As to the correction, it looks like he is speaking in general. Korematsu was convicted for violating exclusion rules. The Japanese-Americans as a whole, however, were not criminals here if they followed regulations. Some small subset of those in these camps were similarly guilty of something illegal.

I reckon Thomas might think they could be treated differently. But, Korematsu to the sense we are concerned about it ultimately is about the majority -- the men, women, children who were in civil detention, who were not criminals. The second and third points are more convincing though I think reasonable minds might disagree, since we have to apply Thomas' words to much broader situations.


Posted by: Joe | Oct 30, 2014 10:52:41 PM

Dear Anon: Thanks for your comment. My main argument is that Mr. Korematsu was arrested, convicted, and imprisoned which is different from what Ilya had said. These places have been called everything from prisons to concentration camps to internment camps, etc., and they were also not all the same. As to whether a quarantine area (your hypo) is like a prison or not, it would depend on the facts. The point is that these individuals were moved a distance out of their homes, against their will, into a government run institution, where they had limited freedom and limited rights, for no good reason.
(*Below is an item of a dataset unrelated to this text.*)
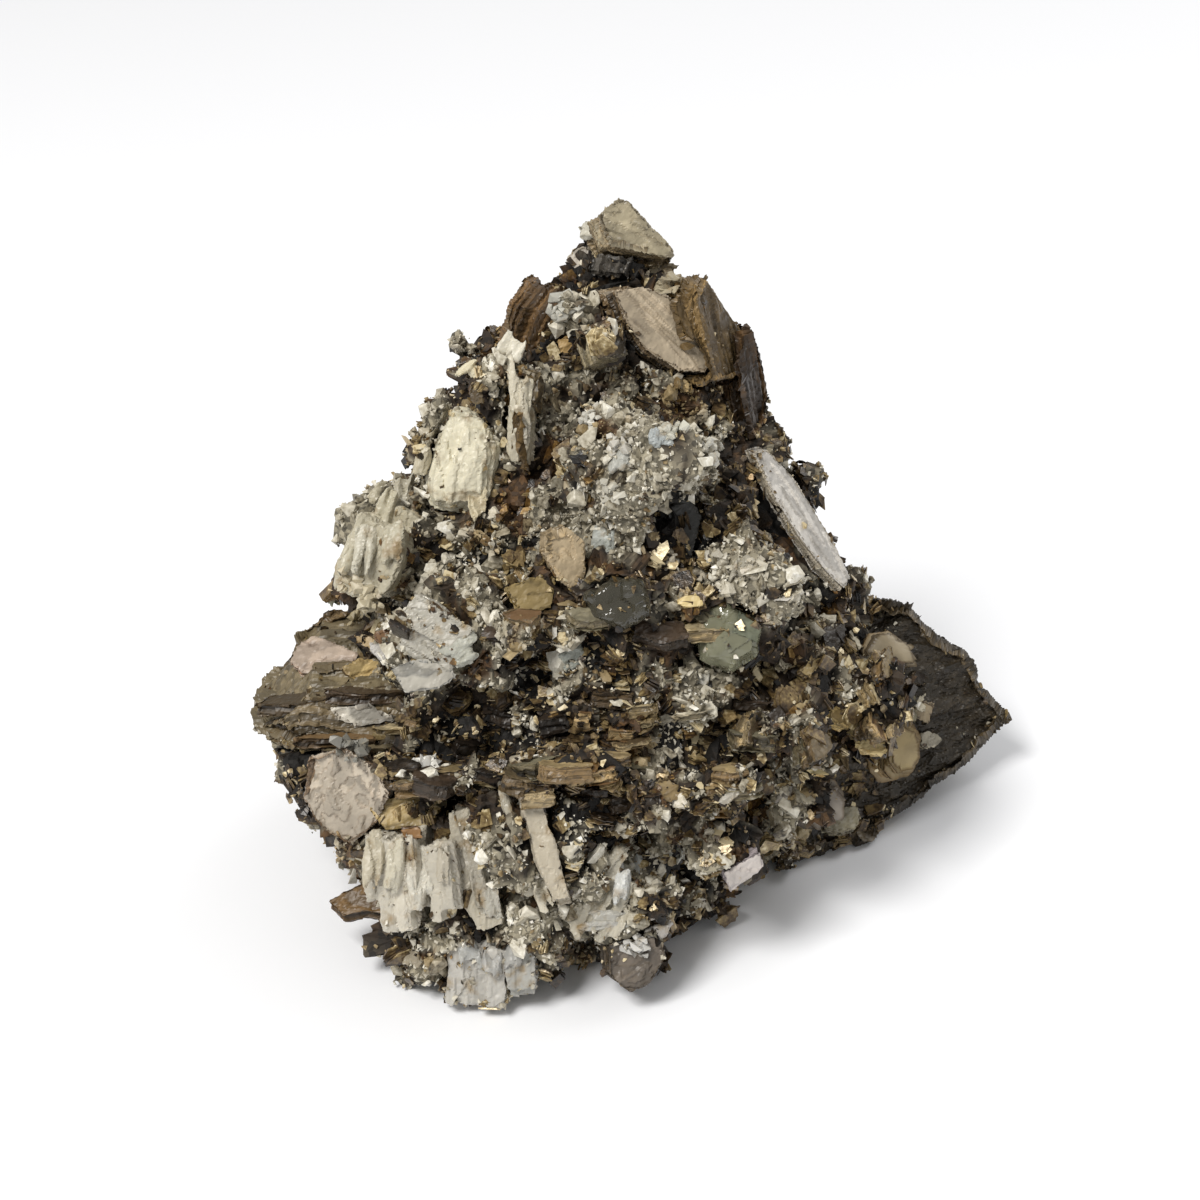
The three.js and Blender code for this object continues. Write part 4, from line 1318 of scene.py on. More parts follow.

This was no small temporary quarantine for a few days. Thanks again and all the best, Mark Kende

Posted by: Mark Kende | Oct 30, 2014 4:17:54 PM

I don't think you've rebutted Ilya's point that "the camps were not legally equivalent to prisons" by showing that Korematsu himself was convicted of refusing to follow the order to go to the camp. One can only assume that the vast majority of those in the camps went in response to the order, not in response to a conviction for failing to follow the order. If, hypothetically, a state were to require certain individuals to stay in a contained quarantine area for a number of days and someone refused to do so and was convicted of refusing to obey the law/rule/regulation requiring her to do so, her conviction doesn't magically transform the quarantine area into a prison.